In the extract, Thunberg deems the measures taken so far to mitigate #climatechange insufficient, providing evidence that despite all our #decarbonization efforts, we are still heading the wrong way. For example, a UN projection that global emissions will increase by another 16% by 2030. She claims the fault is in carbon accounting schemes that mask actual emissions and appease the public. She concludes that #netzero2050 is too little and too late, and true zero is needed.
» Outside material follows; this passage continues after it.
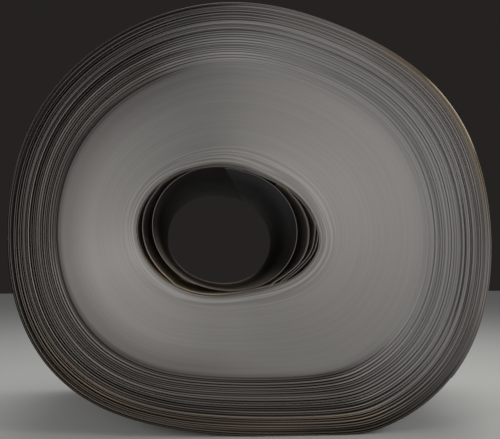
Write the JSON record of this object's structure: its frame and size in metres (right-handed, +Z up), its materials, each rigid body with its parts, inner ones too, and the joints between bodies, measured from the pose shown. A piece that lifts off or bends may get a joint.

I think that the gravity of these words is too large to ignore. Imagine our lives with almost no [2] residential or commercial heating and electricity (17.5% of global emissions), transportation (16.2%), construction of new buildings (cement, iron, and steel account for 10.2%), meat and dairy products (5.8%), and much more. Moreover, the main driver of the growth of emissions is not the western rich countries; it is third-world countries whose populations are developing and stepping out of poverty, which is accompanied by growing consumption [3]. Therefore, to achieve a true zero, not only will the citizens of the developed world have to live as in the third world countries, but the development of the third world countries would have to cease.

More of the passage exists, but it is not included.